The full report is available from

Financial Services and Markets Act 2023

A 278-page set of explanatory notes to the Financial Services and Markets Act 2023 (the Act) prepared by HM Treasury have been published. The notes are designed to  explain what each part of the Act will mean in practice; provide background information on the development of policy; and provide additional information on how the Act will affect existing legislation in this area. There is a recommendation in the explanatory notes that they should be read in conjunction with the Act, are not intended to be a replacement for the Act and do not form part of the Act.

The Financial Services and Markets Act 2023 (Commencement No 2 and Transitional Provisions) Regulations 2023 (SI 2023/936) have been published (the Regulations).

The Regulations amends the Financial Services and Markets Act 2000 following the enactment of the Financial Services and Markets Act 2023 relating to a new regulatory gateway for financial promotion approvals. These amendments will come into force for all purposes on 7 February 2024. However, certain provisions concerning the gateway will come into force on 6 September 2023, for the purpose of enabling the Financial Conduct Authority (FCA) to make rules, and on 6 November 2023, for the purpose of the FCA receiving applications for permission to approve financial promotions made between 6 November 2023 and 6 February 2024.
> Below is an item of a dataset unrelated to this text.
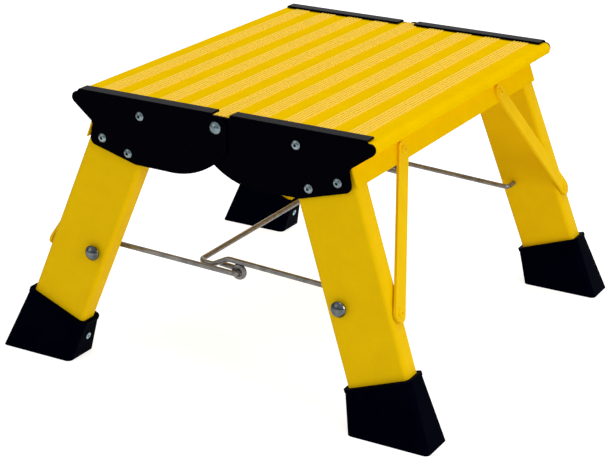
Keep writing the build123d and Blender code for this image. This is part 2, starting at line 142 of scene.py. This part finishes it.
# ---------------------------------------------------------------- node helpers
class Surface:
    """A material with one Principled shader, and short ways to wire patterns into it."""

    def __init__(self, name, **sockets):
        self.material = bpy.data.materials.new(name)
        self.material.use_nodes = True
        self.tree = self.material.node_tree
        self.shader = self.tree.nodes["Principled BSDF"]
        for socket, value in sockets.items():
            self.shader.inputs[socket.replace("_", " ")].default_value = value
        self.place = self.tree.nodes.new("ShaderNodeTexCoord").outputs["Object"]

    def feed(self, sockets, values):
        """Links each value that is a socket, and sets each one that is a number or a colour."""
        for key, value in values.items():
            if isinstance(value, bpy.types.NodeSocket):
                self.tree.links.new(value, sockets[key])
            else:
                sockets[key].default_value = value

    def node(self, kind, inputs=(), **settings):
        made = self.tree.nodes.new(kind)
        for key, value in settings.items():
            setattr(made, key, value)
        self.feed(made.inputs, dict(inputs))
        return made

    def noise(self, size, detail=2.0):
        """Noise from 0 to 1 whose blotches are about size metres across."""
        inputs = {"Vector": self.place, "Scale": 1 / size, "Detail": detail}
        return self.node("ShaderNodeTexNoise", inputs).outputs["Fac"]

    def spread(self, value, source, target, smooth=False):
        """value, from the range source, carried over to the range target."""
        inputs = {"Value": value, "From Min": source[0], "From Max": source[1]}
        inputs.update({"To Min": target[0], "To Max": target[1]})
        kind = "SMOOTHSTEP" if smooth else "LINEAR"
        return self.node("ShaderNodeMapRange", inputs, interpolation_type=kind).outputs["Result"]

    def math(self, operation, *values):
        return self.node("ShaderNodeMath", dict(enumerate(values)), operation=operation).outputs[0]

    def mix(self, share, first, second):
        """The first colour where share is 0, the second where it is 1."""
        made = self.node("ShaderNodeMix", data_type="RGBA")
        sockets = {socket.name: socket for socket in made.inputs if socket.enabled}
        self.feed(sockets, {"Factor": share, "A": first, "B": second})
        return next(socket for socket in made.outputs if socket.enabled)

    def paint(self, socket, value):
        self.tree.links.new(value, self.shader.inputs[socket])

    def bump(self, height, depth, strength):
        inputs = {"Height": height, "Distance": depth, "Strength": strength}
        self.paint("Normal", self.node("ShaderNodeBump", inputs).outputs["Normal"])


# ---------------------------------------------------------------- materials
def powder_coat(surface):
    """Colour and grain of the yellow powder coat: faint blotches and a fine orange peel."""
    cloud = surface.math("MULTIPLY", surface.noise(COAT_CLOUD, detail=3.0), CLOUD_SHARE)
    speck = surface.noise(COAT_SPECK)
    blend = surface.math("ADD", cloud, surface.math("MULTIPLY", speck, 1 - CLOUD_SHARE))
    surface.paint("Roughness", surface.spread(speck, NOISE_RANGE, COAT_ROUGH))
    surface.bump(surface.noise(PEEL_SIZE, detail=1.0), COARSE_BUMP, strength=0.5)
    return surface.mix(surface.spread(blend, BLEND_RANGE, (0.0, 1.0)), YELLOW_DEEP, YELLOW)


def make_yellow():
    surface = Surface("yellow_coat", IOR=COAT_IOR)
    surface.paint("Base Color", powder_coat(surface))
    return surface.material


def make_tread_coat():
    """The same coat, with a painted sheen: the ribbed bands that run along the tread are painted
    paler, standing in for the light the ribs catch.
    """
    surface = Surface("tread_coat", Specular_IOR_Level=0.0)
    coat = powder_coat(surface)
    split = surface.node("ShaderNodeSeparateXYZ", {"Vector": surface.place})
    across = surface.math("ABSOLUTE", split.outputs["X"])
    from_band = surface.math("PINGPONG", across, BAND_PITCH / 2)
    edge = (BAND_HALF - BAND_EDGE, BAND_HALF + BAND_EDGE)
    # painted sheen mask: 1 on the ribbed bands of the tread's top, where the paler yellow is painted
    rib_sheen_band = surface.spread(from_band, edge, (1.0, 0.0), smooth=True)
    inside = surface.math("LESS_THAN", across, BAND_LAST)
    top_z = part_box("left_tread")[1].z - TOP_DEPTH
    top = surface.math("GREATER_THAN", split.outputs["Z"], top_z)
    share = surface.math("MULTIPLY", surface.math("MULTIPLY", rib_sheen_band, inside), top)
    surface.paint("Base Color", surface.mix(share, coat, RIB_SHEEN_YELLOW))
    return surface.material


def make_black_coat():
    surface = Surface("black_coat", Specular_IOR_Level=PLATE_GLOSS)
    grain = surface.noise(PLATE_GRAIN)
    surface.paint("Base Color", surface.mix(grain, PLATE_DARK, PLATE_LIGHT))
    surface.paint("Roughness", surface.spread(grain, NOISE_RANGE, PLATE_ROUGH))
    surface.bump(grain, FINE_BUMP, strength=0.3)
    return surface.material


def make_rubber():
    surface = Surface("black_rubber", Specular_IOR_Level=RUBBER_GLOSS, Specular_Tint=RUBBER_TINT)
    cloud = surface.noise(RUBBER_CLOUD)
    surface.paint("Base Color", surface.mix(cloud, RUBBER_DARK, RUBBER_LIGHT))
    surface.paint("Roughness", surface.spread(cloud, NOISE_RANGE, RUBBER_ROUGH))
    surface.bump(surface.noise(RUBBER_GRAIN), COARSE_BUMP, strength=0.6)
    return surface.material


def make_metal(name, look, grain_size=METAL_GRAIN, metallic=1.0):
    """Bare or plated metal with blotched tone, fine scratches and painted shade: an occlusion mask
    darkens its hollows.
    """
    light, dark, rough = look
    surface = Surface(name, Metallic=metallic)
    cloud = surface.noise(METAL_CLOUD, detail=3.0)
    grain = surface.noise(grain_size, detail=3.0)
    bare = surface.mix(surface.spread(cloud, NOISE_RANGE, (0.0, 1.0)), dark, light)
    # painted shade: where the occlusion node finds a hollow, the base colour goes to near-black
    open_sky = surface.node("ShaderNodeAmbientOcclusion", {"Distance": HOLLOW_SHADE_REACH}, only_local=True)
    share = surface.spread(open_sky.outputs["AO"], HOLLOW_SHADE_RANGE, (0.0, 1.0))
    surface.paint("Base Color", surface.mix(share, HOLLOW_SHADE, bare))
    surface.paint("Roughness", surface.spread(grain, NOISE_RANGE, rough))
    surface.bump(grain, FINE_BUMP, strength=0.4)
    return surface.material


def make_looks():
    """The finish of each kind of part, under the ending that the parts' names share."""
    yellow = make_yellow()
    wire = make_metal("steel_wire", WIRE_LOOK, grain_size=WIRE_GRAIN, metallic=WIRE_METALLIC)
    return {
        "tread": make_tread_coat(),
        "leg": yellow,
        "brace": yellow,
        "brace_rivets": yellow,
        "end_plate": make_black_coat(),
        "boot": make_rubber(),
        "plate_rivets": make_metal("rivet_alloy", RIVET_LOOK),
        "boot_screws": make_metal("zinc", ZINC_LOOK),
        "hinge_pin": make_metal("pin_steel", PIN_LOOK),
        "hinge_washer": make_metal("washer_steel", WASHER_LOOK),
        "locking_bail": wire,
        "stay_hook": wire,
        "cap": make_metal("cap_steel", CAP_LOOK),
    }


def finish_nodes(looks):
    """Gives every carried-over part the finish that its name calls for."""
    for name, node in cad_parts.items():
        ending = max((key for key in looks if name.endswith(key)), key=len)
        for slot in node.material_slots:
            slot.material = looks[ending]


# ---------------------------------------------------------------- hook tails
def tail_route(end, side):
    """Points along a tail: on through the bail's eye, a quarter turn, and a straight end."""
    low, high = (Vector(corner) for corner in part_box(f"{end}_stay_hook"))
    joint_x = high.x - WIRE_R
    start_y = side * min(abs(low.y), abs(high.y))
    height = low.z + WIRE_R
    bend_y = start_y - side * TAIL_REACH
    route = [(joint_x, start_y + side * TAIL_LAP, height), (joint_x, bend_y, height)]
    for step in range(1, TAIL_STEPS + 1):
        angle = math.pi / 2 * step / TAIL_STEPS
        turn_x = joint_x - TAIL_BEND * (1 - math.cos(angle))
        turn_y = bend_y - side * TAIL_BEND * math.sin(angle)
        route.append((turn_x, turn_y, height))
    tip_x, tip_y, _ = route[-1]
    route.append((tip_x - TAIL_LENGTH, tip_y, height + TAIL_RISE))
    return route


def wire_mesh(name, route):
    """A round wire along the route, as a mesh."""
    curve = bpy.data.curves.new(name, "CURVE")
    curve.dimensions = "3D"
    curve.bevel_depth = TAIL_R
    curve.bevel_resolution = TAIL_ROUNDNESS
    curve.use_fill_caps = True
    spline = curve.splines.new("POLY")
    spline.points.add(len(route) - 1)
    for point, place in zip(spline.points, route):
        point.co = (*place, 1.0)
    shape = bpy.data.objects.new(f"{name}_shape", curve)
    mesh = bpy.data.meshes.new_from_object(shape)
    bpy.data.objects.remove(shape)
    mesh.shade_smooth()
    return mesh


def add_hook_tail(end, side, look):
    """The stay hook's wire goes on through the bail's eye, turns back and ends beside the arm."""
    name = f"{end}_hook_tail"
    mesh = wire_mesh(name, tail_route(end, side))
    mesh.materials.clear()
    mesh.materials.append(look)
    piece = bpy.data.objects.new(name, mesh)
    bpy.context.scene.collection.objects.link(piece)
    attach(piece, f"{end}_stay_hook")


# ---------------------------------------------------------------- studio
def add_floor():
    """A white cyclorama to look at, which throws back less light than it seems to."""
    mesh = bpy.data.meshes.new("studio_floor")
    signs = ((-1, -1), (1, -1), (1, 1), (-1, 1))
    corners = [(x * FLOOR_HALF, y * FLOOR_HALF, FLOOR_Z) for x, y in signs]
    mesh.from_pydata(corners, [], [(0, 1, 2, 3)])
    floor = bpy.data.objects.new("studio_floor", mesh)
    bpy.context.scene.collection.objects.link(floor)
    surface = Surface("floor_white", Specular_IOR_Level=0.0, Roughness=1.0, Emission_Color=WHITE)
    seen = surface.node("ShaderNodeLightPath").outputs["Is Camera Ray"]
    glow = surface.spread(seen, (0.0, 1.0), (FLOOR_BOUNCE, FLOOR_GLOW))
    surface.paint("Emission Strength", glow)
    surface.paint("Base Color", surface.mix(surface.noise(FLOOR_BLOTCH), *FLOOR_TONES))
    mesh.materials.append(surface.material)


def add_softbox(name, place, size, power):
    data = bpy.data.lights.new(name, "AREA")
    data.shape = "RECTANGLE"
    data.size, data.size_y = size
    data.energy = power
    lamp = bpy.data.objects.new(name, data)
    lamp.location = place
    facing = Vector(LIGHT_AIM) - Vector(place)
    lamp.rotation_euler = facing.to_track_quat("-Z", "Y").to_euler()
    bpy.context.scene.collection.objects.link(lamp)


def add_world():
    """A white studio: bright overhead, greyer toward the horizon."""
    world = bpy.data.worlds.new("studio")
    bpy.context.scene.world = world
    world.use_nodes = True
    nodes, links = world.node_tree.nodes, world.node_tree.links
    place = nodes.new("ShaderNodeTexCoord")
    split = nodes.new("ShaderNodeSeparateXYZ")
    ramp = nodes.new("ShaderNodeValToRGB")
    links.new(place.outputs["Generated"], split.inputs[0])
    links.new(split.outputs["Z"], ramp.inputs[0])
    stops = zip(ramp.color_ramp.elements, SKY_RANGE, (HORIZON, WHITE))
    for element, position, colour in stops:
        element.position = position
        element.color = colour
    links.new(ramp.outputs[0], nodes["Background"].inputs["Color"])
    nodes["Background"].inputs["Strength"].default_value = SKY_STRENGTH


def add_camera():
    back = Vector((math.sin(TURN) * math.cos(TILT), -math.cos(TURN) * math.cos(TILT), math.sin(TILT)))
    right = Vector((math.cos(TURN), math.sin(TURN), 0.0))
    axes = Matrix((right, back.cross(right), back)).transposed() @ Matrix.Rotation(ROLL, 3, "Z")
    data = bpy.data.cameras.new("camera")
    data.lens = LENS
    data.sensor_width = SENSOR
    camera = bpy.data.objects.new("camera", data)
    camera.matrix_world = Matrix.Translation(EYE) @ axes.to_4x4()
    bpy.context.scene.collection.objects.link(camera)
    bpy.context.scene.camera = camera


bpy.context.scene.view_settings.view_transform = "Standard"
looks = make_looks()
finish_nodes(looks)
add_hook_tail("near", -1, looks["stay_hook"])
add_hook_tail("far", 1, looks["stay_hook"])
add_floor()
add_world()
for name, (place, size, power) in SOFTBOXES.items():
    add_softbox(name, place, size, power)
add_camera()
The Regulations also contain  transitional provisions for reforms made by the Financial Services and Markets Act 2023 relating to financial promotion approvals, the application of new Prudential Regulation Authority accountability requirements to the implementation of banking prudential reforms and applications relating to changes in control under section 178 of the Financial Services and Markets Act 2000.